Exercise objective:
Check every line below for the string "pose", and copy the lines that contain it.

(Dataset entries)
START

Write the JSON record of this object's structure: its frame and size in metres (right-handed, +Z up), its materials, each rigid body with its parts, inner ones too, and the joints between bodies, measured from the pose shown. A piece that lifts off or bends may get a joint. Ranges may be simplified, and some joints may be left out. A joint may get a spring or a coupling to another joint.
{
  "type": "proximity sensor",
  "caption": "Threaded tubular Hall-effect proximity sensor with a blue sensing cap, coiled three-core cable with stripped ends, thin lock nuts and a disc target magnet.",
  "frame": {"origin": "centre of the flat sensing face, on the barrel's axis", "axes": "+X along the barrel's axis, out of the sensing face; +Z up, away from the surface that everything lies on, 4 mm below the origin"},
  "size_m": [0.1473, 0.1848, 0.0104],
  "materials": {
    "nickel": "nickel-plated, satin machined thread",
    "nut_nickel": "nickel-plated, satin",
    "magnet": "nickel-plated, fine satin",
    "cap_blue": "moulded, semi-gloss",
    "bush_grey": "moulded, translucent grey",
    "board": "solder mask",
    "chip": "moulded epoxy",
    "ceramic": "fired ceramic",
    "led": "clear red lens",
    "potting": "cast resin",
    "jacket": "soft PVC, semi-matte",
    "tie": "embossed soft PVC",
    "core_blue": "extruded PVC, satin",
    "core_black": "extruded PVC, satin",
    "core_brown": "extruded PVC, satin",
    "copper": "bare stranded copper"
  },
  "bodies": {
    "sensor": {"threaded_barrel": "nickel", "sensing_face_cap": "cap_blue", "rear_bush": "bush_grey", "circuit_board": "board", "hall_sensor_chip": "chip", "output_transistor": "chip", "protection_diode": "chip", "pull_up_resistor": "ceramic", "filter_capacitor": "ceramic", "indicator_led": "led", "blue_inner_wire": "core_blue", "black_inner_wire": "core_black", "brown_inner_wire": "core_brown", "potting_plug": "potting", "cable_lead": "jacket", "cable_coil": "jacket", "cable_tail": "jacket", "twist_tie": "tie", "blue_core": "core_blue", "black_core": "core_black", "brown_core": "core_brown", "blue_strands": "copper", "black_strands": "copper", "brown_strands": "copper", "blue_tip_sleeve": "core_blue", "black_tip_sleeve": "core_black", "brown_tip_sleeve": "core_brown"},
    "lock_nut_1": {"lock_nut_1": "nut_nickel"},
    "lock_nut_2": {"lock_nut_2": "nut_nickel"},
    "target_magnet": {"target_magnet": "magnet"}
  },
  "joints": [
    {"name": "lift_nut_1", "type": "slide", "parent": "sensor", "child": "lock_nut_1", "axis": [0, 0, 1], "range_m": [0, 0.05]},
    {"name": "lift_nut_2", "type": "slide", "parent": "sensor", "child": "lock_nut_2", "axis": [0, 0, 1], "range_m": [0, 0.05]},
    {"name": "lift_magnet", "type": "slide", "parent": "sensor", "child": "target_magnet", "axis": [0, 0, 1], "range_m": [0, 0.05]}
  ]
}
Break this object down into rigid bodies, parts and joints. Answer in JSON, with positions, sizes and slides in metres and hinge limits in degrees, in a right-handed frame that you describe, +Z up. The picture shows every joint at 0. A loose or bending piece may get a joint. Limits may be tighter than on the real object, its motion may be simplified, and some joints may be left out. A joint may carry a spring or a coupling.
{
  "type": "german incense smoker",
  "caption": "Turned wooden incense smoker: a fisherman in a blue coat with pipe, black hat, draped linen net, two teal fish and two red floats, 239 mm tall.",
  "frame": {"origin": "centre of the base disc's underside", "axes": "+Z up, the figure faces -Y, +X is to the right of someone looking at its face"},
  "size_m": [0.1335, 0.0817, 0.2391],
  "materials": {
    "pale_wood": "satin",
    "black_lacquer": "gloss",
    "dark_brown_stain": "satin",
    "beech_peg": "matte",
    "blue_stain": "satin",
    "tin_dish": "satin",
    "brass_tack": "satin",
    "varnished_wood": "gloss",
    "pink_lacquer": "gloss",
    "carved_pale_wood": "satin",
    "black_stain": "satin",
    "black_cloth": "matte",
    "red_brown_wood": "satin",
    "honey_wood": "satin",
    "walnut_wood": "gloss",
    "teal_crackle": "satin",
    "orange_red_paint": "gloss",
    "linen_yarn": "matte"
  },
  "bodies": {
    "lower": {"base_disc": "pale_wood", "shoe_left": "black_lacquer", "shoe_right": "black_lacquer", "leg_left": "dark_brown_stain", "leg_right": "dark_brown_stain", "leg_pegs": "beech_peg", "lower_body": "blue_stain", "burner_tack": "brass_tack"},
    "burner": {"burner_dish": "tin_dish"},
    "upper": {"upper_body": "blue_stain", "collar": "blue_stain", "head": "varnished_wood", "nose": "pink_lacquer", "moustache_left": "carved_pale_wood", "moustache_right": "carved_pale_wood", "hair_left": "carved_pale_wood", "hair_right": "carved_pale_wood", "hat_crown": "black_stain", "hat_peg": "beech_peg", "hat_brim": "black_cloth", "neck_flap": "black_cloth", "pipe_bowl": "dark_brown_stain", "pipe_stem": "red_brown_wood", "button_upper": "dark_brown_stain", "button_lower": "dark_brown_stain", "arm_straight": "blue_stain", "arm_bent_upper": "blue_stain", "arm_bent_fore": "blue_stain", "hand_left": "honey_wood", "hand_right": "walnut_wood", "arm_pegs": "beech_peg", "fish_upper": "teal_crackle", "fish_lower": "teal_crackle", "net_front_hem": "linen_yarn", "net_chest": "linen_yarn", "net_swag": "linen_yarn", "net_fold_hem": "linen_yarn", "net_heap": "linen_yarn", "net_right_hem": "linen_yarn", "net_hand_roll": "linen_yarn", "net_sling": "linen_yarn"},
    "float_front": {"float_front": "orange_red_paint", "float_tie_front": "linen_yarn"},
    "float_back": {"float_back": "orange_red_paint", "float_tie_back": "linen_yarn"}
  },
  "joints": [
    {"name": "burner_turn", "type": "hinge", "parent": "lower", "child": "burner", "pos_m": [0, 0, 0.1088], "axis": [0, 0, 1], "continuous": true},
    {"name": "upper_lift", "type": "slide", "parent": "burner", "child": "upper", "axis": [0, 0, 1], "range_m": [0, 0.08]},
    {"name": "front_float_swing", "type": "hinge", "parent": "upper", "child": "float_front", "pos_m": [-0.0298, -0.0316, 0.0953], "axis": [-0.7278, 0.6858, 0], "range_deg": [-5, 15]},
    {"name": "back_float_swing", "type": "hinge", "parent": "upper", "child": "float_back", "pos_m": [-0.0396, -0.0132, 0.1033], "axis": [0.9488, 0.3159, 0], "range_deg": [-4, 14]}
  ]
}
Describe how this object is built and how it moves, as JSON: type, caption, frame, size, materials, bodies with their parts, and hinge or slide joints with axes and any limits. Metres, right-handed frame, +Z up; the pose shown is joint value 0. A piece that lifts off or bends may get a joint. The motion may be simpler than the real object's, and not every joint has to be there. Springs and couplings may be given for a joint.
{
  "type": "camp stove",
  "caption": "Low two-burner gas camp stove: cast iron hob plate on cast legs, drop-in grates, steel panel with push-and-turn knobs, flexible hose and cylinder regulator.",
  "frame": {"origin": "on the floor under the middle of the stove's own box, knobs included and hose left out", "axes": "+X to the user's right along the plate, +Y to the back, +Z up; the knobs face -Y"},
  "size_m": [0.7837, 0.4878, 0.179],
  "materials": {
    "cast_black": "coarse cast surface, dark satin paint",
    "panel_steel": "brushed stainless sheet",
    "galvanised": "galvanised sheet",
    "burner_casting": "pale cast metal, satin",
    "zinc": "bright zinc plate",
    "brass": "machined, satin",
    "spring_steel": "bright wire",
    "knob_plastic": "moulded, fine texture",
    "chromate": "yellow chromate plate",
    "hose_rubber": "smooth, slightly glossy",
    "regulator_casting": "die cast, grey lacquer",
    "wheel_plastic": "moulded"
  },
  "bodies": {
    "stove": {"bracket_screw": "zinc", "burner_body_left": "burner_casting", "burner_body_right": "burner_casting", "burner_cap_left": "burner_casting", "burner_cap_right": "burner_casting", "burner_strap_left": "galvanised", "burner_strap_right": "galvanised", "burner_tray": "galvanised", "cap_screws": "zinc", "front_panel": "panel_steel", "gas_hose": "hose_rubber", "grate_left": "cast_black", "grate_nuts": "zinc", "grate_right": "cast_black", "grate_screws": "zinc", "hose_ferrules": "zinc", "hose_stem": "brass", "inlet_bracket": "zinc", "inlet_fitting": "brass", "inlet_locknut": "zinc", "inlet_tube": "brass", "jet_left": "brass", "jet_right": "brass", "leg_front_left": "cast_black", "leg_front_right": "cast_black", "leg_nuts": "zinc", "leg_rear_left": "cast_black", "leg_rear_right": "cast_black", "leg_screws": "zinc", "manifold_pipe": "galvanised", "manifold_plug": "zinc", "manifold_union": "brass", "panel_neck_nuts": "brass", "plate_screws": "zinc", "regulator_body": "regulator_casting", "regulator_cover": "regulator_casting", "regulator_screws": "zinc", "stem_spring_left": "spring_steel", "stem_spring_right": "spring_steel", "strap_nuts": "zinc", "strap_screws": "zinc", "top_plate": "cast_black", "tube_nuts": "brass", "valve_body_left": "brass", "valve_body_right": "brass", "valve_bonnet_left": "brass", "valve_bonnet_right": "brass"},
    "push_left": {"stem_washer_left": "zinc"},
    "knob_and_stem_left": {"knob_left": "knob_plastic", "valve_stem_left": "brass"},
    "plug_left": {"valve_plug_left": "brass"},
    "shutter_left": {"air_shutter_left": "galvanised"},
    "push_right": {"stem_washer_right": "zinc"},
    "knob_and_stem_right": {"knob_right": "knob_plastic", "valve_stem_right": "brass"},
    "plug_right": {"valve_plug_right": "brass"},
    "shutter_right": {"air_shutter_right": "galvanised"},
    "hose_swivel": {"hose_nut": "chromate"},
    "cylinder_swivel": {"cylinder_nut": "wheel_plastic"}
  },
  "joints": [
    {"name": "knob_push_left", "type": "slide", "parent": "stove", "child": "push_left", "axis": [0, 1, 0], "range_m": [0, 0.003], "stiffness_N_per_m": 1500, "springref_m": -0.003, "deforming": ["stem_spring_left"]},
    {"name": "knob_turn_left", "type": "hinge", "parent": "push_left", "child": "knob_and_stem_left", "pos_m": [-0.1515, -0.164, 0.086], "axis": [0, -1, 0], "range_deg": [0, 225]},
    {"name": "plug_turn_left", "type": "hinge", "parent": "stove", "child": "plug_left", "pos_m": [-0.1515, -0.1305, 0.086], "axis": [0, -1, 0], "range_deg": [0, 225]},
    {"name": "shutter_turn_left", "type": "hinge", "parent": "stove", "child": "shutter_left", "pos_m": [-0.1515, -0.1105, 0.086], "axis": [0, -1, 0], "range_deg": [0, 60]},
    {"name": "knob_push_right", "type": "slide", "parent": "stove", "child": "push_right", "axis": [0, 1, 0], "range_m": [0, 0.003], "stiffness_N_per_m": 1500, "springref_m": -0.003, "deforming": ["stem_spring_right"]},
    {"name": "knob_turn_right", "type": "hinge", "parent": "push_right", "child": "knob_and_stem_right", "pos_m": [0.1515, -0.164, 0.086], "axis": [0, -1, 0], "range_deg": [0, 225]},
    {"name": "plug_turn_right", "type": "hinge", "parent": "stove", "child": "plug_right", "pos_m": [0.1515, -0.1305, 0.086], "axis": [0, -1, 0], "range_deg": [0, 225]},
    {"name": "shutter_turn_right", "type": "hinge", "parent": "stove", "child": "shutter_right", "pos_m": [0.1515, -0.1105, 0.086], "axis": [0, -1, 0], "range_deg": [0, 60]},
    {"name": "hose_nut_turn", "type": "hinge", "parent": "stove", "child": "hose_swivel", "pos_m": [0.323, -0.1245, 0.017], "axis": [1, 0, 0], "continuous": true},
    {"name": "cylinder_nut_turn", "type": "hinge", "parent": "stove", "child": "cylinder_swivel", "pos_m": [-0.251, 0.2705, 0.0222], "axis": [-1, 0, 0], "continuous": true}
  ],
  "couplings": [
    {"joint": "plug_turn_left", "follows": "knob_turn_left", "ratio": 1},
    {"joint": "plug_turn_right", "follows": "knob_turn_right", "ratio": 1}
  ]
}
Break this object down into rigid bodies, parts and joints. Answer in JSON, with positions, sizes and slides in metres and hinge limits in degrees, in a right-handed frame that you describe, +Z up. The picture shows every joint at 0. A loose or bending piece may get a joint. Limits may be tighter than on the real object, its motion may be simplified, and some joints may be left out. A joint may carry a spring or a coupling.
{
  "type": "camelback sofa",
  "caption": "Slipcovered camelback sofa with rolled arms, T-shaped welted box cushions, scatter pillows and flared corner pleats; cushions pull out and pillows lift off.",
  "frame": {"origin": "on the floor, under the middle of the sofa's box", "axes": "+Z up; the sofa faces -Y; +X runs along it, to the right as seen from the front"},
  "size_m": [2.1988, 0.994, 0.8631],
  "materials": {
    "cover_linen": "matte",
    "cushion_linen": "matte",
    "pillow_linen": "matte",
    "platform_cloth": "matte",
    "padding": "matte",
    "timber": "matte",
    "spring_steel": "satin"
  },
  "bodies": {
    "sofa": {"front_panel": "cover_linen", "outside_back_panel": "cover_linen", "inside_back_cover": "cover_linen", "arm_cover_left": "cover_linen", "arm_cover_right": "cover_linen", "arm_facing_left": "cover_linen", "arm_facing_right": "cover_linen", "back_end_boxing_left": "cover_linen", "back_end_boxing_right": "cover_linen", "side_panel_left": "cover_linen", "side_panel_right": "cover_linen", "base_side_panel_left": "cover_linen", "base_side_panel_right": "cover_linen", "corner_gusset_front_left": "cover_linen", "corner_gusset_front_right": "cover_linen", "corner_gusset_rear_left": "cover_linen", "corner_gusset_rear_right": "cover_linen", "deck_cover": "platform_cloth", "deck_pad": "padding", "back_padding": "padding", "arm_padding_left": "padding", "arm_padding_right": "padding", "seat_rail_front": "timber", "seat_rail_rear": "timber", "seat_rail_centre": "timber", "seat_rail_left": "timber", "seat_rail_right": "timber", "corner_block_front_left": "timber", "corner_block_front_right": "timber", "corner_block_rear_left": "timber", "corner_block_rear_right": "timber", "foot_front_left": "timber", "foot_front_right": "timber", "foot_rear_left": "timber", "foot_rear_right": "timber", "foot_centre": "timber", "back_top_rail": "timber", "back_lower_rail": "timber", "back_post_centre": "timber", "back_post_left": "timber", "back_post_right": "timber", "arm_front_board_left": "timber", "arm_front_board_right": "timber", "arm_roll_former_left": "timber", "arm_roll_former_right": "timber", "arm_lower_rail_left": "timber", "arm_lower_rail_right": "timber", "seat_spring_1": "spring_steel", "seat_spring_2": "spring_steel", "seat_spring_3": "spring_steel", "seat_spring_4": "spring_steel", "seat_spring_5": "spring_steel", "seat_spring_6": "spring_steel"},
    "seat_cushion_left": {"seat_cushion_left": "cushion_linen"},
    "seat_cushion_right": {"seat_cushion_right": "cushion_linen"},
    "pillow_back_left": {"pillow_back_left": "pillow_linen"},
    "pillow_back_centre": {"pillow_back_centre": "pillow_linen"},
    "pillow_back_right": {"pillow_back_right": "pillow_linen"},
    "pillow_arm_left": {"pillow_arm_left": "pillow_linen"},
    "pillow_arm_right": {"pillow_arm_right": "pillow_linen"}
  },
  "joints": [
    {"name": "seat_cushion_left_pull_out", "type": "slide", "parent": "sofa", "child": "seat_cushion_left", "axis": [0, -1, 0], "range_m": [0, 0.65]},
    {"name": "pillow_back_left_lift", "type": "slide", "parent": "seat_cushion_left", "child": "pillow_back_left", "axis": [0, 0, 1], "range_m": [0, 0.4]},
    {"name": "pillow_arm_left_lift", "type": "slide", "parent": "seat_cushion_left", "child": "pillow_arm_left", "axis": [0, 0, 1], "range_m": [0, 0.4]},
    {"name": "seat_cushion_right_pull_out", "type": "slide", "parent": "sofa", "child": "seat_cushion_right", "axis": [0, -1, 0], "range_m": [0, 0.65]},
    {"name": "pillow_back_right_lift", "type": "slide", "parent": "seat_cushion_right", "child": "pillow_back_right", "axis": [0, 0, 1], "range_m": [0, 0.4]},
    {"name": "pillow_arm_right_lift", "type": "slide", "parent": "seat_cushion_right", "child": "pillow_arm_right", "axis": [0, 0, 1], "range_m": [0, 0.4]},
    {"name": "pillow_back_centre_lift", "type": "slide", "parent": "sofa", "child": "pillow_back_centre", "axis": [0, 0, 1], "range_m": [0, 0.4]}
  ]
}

END

The output:
Write the JSON record of this object's structure: its frame and size in metres (right-handed, +Z up), its materials, each rigid body with its parts, inner ones too, and the joints between bodies, measured from the pose shown. A piece that lifts off or bends may get a joint. Ranges may be simplified, and some joints may be left out. A joint may get a spring or a coupling to another joint.
Describe how this object is built and how it moves, as JSON: type, caption, frame, size, materials, bodies with their parts, and hinge or slide joints with axes and any limits. Metres, right-handed frame, +Z up; the pose shown is joint value 0. A piece that lifts off or bends may get a joint. The motion may be simpler than the real object's, and not every joint has to be there. Springs and couplings may be given for a joint.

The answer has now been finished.